Problem: Read the data and repeat all of it exactly.

Data lines:
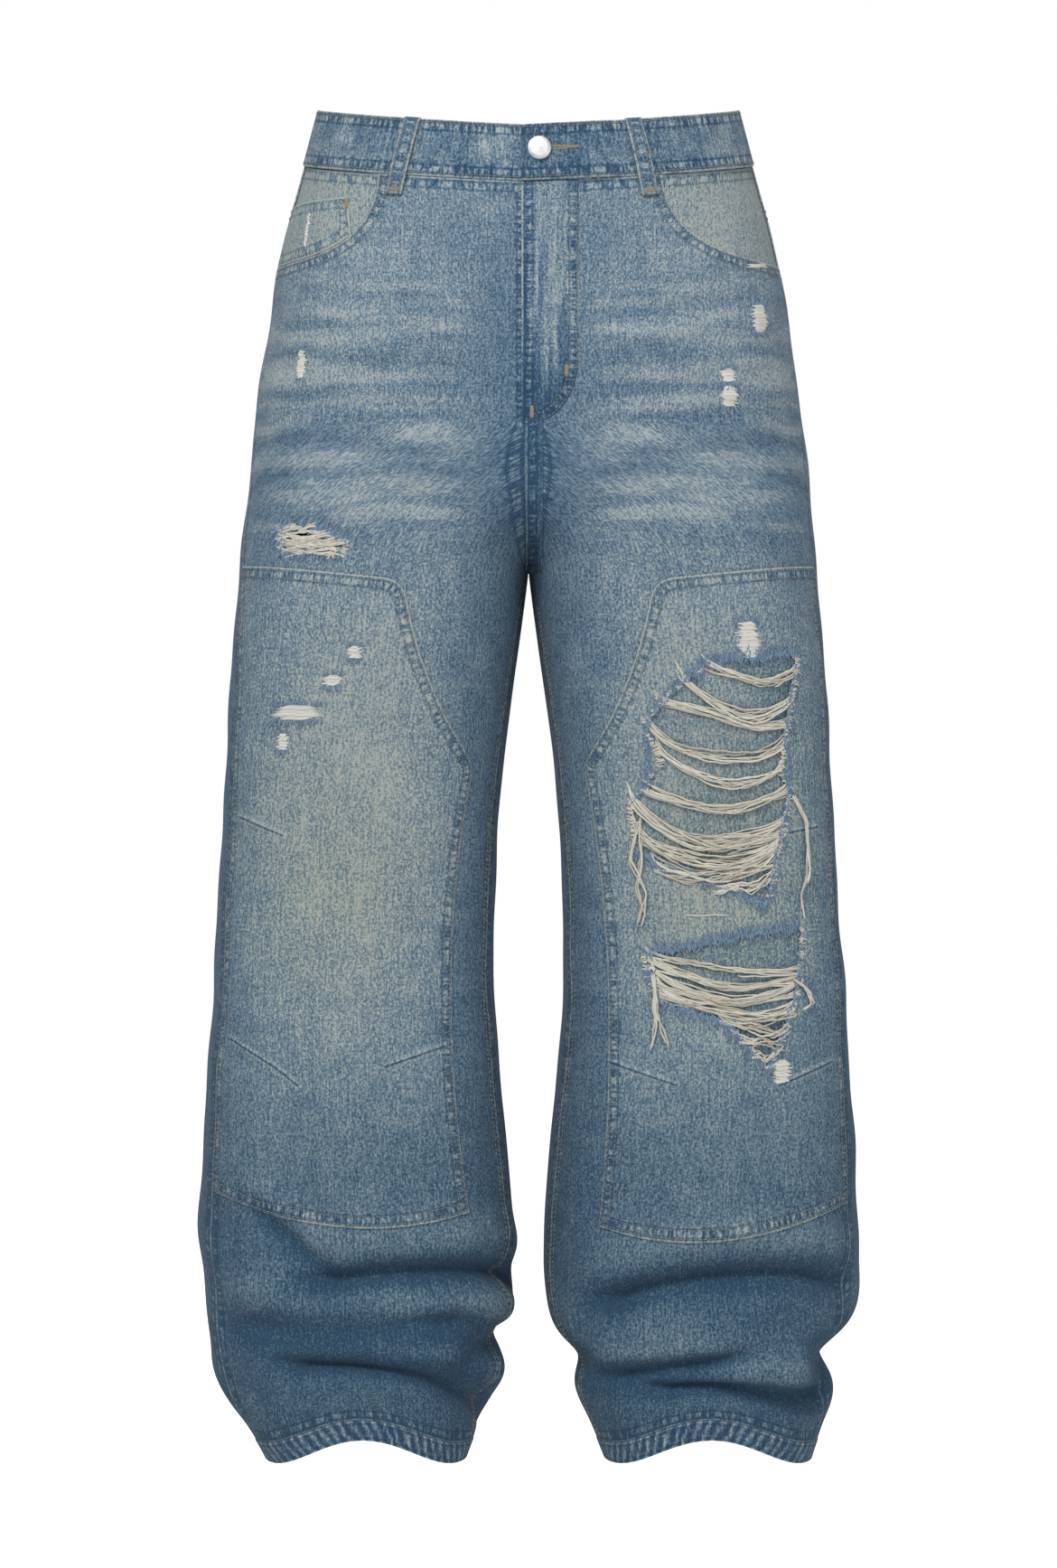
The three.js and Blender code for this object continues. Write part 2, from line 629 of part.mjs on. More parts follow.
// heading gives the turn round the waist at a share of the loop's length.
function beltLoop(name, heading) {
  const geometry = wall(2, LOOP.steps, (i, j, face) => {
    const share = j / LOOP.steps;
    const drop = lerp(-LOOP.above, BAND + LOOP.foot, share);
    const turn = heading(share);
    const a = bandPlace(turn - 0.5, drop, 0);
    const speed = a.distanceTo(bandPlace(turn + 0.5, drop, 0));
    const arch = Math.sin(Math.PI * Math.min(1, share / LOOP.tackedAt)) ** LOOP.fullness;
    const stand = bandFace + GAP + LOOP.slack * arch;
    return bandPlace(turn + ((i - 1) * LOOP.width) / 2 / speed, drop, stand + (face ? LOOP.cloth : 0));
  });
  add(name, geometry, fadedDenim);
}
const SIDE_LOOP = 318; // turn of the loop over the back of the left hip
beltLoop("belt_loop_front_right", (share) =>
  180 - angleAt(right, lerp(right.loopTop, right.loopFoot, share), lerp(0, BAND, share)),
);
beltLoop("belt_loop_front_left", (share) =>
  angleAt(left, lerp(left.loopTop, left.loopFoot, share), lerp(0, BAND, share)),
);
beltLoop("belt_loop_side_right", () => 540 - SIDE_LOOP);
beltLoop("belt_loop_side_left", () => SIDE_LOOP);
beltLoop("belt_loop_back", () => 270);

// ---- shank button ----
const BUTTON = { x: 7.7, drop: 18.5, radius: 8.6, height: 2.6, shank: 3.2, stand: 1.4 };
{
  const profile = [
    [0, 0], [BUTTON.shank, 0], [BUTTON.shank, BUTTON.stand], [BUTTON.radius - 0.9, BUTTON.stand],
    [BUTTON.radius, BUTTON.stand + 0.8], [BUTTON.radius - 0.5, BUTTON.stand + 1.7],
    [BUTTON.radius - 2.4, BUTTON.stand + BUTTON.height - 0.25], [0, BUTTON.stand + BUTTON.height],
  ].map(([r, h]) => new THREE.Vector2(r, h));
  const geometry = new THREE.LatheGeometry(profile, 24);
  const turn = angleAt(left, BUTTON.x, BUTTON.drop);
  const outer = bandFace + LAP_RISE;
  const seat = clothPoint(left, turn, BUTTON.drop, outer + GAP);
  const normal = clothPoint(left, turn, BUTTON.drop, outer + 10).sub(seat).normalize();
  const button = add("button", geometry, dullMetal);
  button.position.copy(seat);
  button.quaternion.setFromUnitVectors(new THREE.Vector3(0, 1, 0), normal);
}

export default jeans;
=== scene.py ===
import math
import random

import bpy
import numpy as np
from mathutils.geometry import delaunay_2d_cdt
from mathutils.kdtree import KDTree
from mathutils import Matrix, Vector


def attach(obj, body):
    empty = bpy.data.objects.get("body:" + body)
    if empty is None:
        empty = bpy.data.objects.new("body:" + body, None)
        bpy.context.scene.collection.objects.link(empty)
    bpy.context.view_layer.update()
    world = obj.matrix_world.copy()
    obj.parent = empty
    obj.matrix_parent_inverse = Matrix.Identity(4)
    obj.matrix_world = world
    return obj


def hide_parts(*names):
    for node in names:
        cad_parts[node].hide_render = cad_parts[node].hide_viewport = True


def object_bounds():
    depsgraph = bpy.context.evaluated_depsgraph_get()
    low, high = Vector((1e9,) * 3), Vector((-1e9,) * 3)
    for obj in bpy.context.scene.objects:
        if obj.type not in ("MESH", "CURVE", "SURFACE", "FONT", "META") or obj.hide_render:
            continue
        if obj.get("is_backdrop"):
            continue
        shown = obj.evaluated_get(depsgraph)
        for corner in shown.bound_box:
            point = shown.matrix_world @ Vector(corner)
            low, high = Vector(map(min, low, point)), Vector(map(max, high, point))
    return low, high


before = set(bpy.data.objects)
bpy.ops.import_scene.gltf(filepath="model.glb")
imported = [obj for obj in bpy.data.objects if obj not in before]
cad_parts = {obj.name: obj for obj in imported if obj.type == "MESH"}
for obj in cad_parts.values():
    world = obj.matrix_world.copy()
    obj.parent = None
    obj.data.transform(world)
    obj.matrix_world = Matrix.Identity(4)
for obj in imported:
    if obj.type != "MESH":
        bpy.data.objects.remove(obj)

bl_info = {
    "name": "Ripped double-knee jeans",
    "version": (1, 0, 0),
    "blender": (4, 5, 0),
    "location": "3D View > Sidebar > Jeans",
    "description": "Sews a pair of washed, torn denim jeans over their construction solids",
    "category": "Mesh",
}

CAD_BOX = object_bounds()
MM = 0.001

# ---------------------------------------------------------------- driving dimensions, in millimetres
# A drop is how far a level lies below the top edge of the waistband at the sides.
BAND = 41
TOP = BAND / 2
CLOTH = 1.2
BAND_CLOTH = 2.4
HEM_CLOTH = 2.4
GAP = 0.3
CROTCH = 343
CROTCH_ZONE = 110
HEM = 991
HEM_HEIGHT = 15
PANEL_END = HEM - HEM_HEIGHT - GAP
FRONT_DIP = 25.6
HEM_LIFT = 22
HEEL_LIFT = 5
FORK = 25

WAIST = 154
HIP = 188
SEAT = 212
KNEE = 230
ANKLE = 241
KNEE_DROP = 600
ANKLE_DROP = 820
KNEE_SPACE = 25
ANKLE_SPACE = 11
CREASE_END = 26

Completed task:
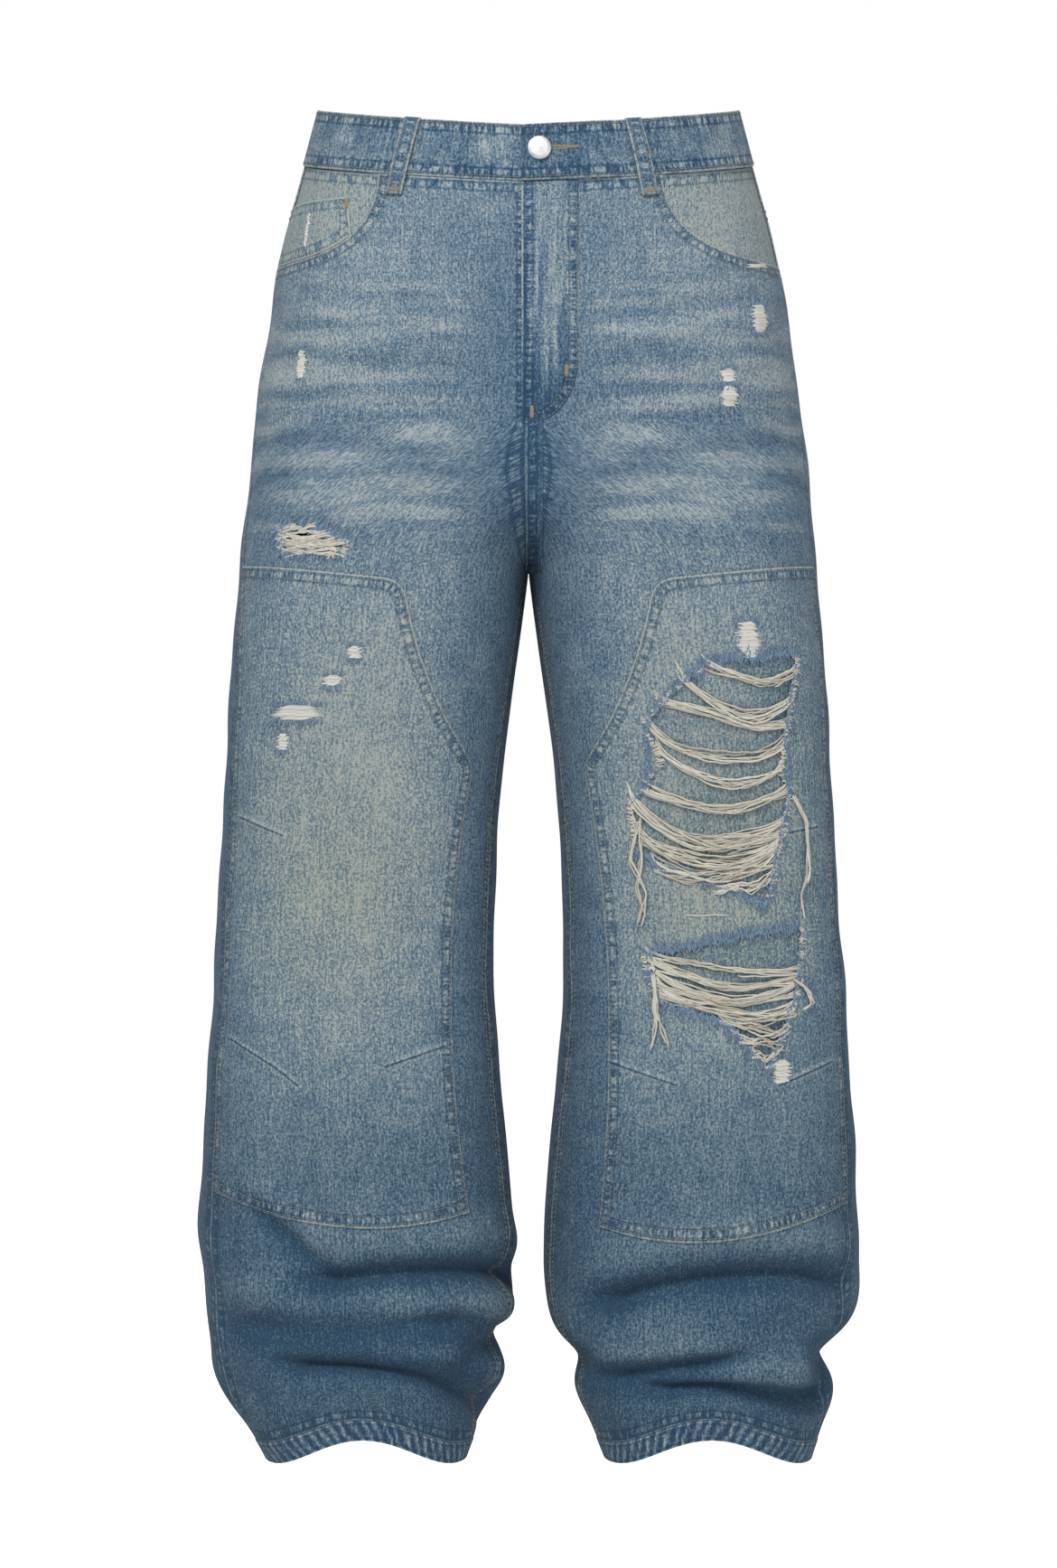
The three.js and Blender code for this object continues. Write part 2, from line 629 of part.mjs on. More parts follow.
// heading gives the turn round the waist at a share of the loop's length.
function beltLoop(name, heading) {
  const geometry = wall(2, LOOP.steps, (i, j, face) => {
    const share = j / LOOP.steps;
    const drop = lerp(-LOOP.above, BAND + LOOP.foot, share);
    const turn = heading(share);
    const a = bandPlace(turn - 0.5, drop, 0);
    const speed = a.distanceTo(bandPlace(turn + 0.5, drop, 0));
    const arch = Math.sin(Math.PI * Math.min(1, share / LOOP.tackedAt)) ** LOOP.fullness;
    const stand = bandFace + GAP + LOOP.slack * arch;
    return bandPlace(turn + ((i - 1) * LOOP.width) / 2 / speed, drop, stand + (face ? LOOP.cloth : 0));
  });
  add(name, geometry, fadedDenim);
}
const SIDE_LOOP = 318; // turn of the loop over the back of the left hip
beltLoop("belt_loop_front_right", (share) =>
  180 - angleAt(right, lerp(right.loopTop, right.loopFoot, share), lerp(0, BAND, share)),
);
beltLoop("belt_loop_front_left", (share) =>
  angleAt(left, lerp(left.loopTop, left.loopFoot, share), lerp(0, BAND, share)),
);
beltLoop("belt_loop_side_right", () => 540 - SIDE_LOOP);
beltLoop("belt_loop_side_left", () => SIDE_LOOP);
beltLoop("belt_loop_back", () => 270);

// ---- shank button ----
const BUTTON = { x: 7.7, drop: 18.5, radius: 8.6, height: 2.6, shank: 3.2, stand: 1.4 };
{
  const profile = [
    [0, 0], [BUTTON.shank, 0], [BUTTON.shank, BUTTON.stand], [BUTTON.radius - 0.9, BUTTON.stand],
    [BUTTON.radius, BUTTON.stand + 0.8], [BUTTON.radius - 0.5, BUTTON.stand + 1.7],
    [BUTTON.radius - 2.4, BUTTON.stand + BUTTON.height - 0.25], [0, BUTTON.stand + BUTTON.height],
  ].map(([r, h]) => new THREE.Vector2(r, h));
  const geometry = new THREE.LatheGeometry(profile, 24);
  const turn = angleAt(left, BUTTON.x, BUTTON.drop);
  const outer = bandFace + LAP_RISE;
  const seat = clothPoint(left, turn, BUTTON.drop, outer + GAP);
  const normal = clothPoint(left, turn, BUTTON.drop, outer + 10).sub(seat).normalize();
  const button = add("button", geometry, dullMetal);
  button.position.copy(seat);
  button.quaternion.setFromUnitVectors(new THREE.Vector3(0, 1, 0), normal);
}

export default jeans;
=== scene.py ===
import math
import random

import bpy
import numpy as np
from mathutils.geometry import delaunay_2d_cdt
from mathutils.kdtree import KDTree
from mathutils import Matrix, Vector


def attach(obj, body):
    empty = bpy.data.objects.get("body:" + body)
    if empty is None:
        empty = bpy.data.objects.new("body:" + body, None)
        bpy.context.scene.collection.objects.link(empty)
    bpy.context.view_layer.update()
    world = obj.matrix_world.copy()
    obj.parent = empty
    obj.matrix_parent_inverse = Matrix.Identity(4)
    obj.matrix_world = world
    return obj


def hide_parts(*names):
    for node in names:
        cad_parts[node].hide_render = cad_parts[node].hide_viewport = True


def object_bounds():
    depsgraph = bpy.context.evaluated_depsgraph_get()
    low, high = Vector((1e9,) * 3), Vector((-1e9,) * 3)
    for obj in bpy.context.scene.objects:
        if obj.type not in ("MESH", "CURVE", "SURFACE", "FONT", "META") or obj.hide_render:
            continue
        if obj.get("is_backdrop"):
            continue
        shown = obj.evaluated_get(depsgraph)
        for corner in shown.bound_box:
            point = shown.matrix_world @ Vector(corner)
            low, high = Vector(map(min, low, point)), Vector(map(max, high, point))
    return low, high


before = set(bpy.data.objects)
bpy.ops.import_scene.gltf(filepath="model.glb")
imported = [obj for obj in bpy.data.objects if obj not in before]
cad_parts = {obj.name: obj for obj in imported if obj.type == "MESH"}
for obj in cad_parts.values():
    world = obj.matrix_world.copy()
    obj.parent = None
    obj.data.transform(world)
    obj.matrix_world = Matrix.Identity(4)
for obj in imported:
    if obj.type != "MESH":
        bpy.data.objects.remove(obj)

bl_info = {
    "name": "Ripped double-knee jeans",
    "version": (1, 0, 0),
    "blender": (4, 5, 0),
    "location": "3D View > Sidebar > Jeans",
    "description": "Sews a pair of washed, torn denim jeans over their construction solids",
    "category": "Mesh",
}

CAD_BOX = object_bounds()
MM = 0.001

# ---------------------------------------------------------------- driving dimensions, in millimetres
# A drop is how far a level lies below the top edge of the waistband at the sides.
BAND = 41
TOP = BAND / 2
CLOTH = 1.2
BAND_CLOTH = 2.4
HEM_CLOTH = 2.4
GAP = 0.3
CROTCH = 343
CROTCH_ZONE = 110
HEM = 991
HEM_HEIGHT = 15
PANEL_END = HEM - HEM_HEIGHT - GAP
FRONT_DIP = 25.6
HEM_LIFT = 22
HEEL_LIFT = 5
FORK = 25

WAIST = 154
HIP = 188
SEAT = 212
KNEE = 230
ANKLE = 241
KNEE_DROP = 600
ANKLE_DROP = 820
KNEE_SPACE = 25
ANKLE_SPACE = 11
CREASE_END = 26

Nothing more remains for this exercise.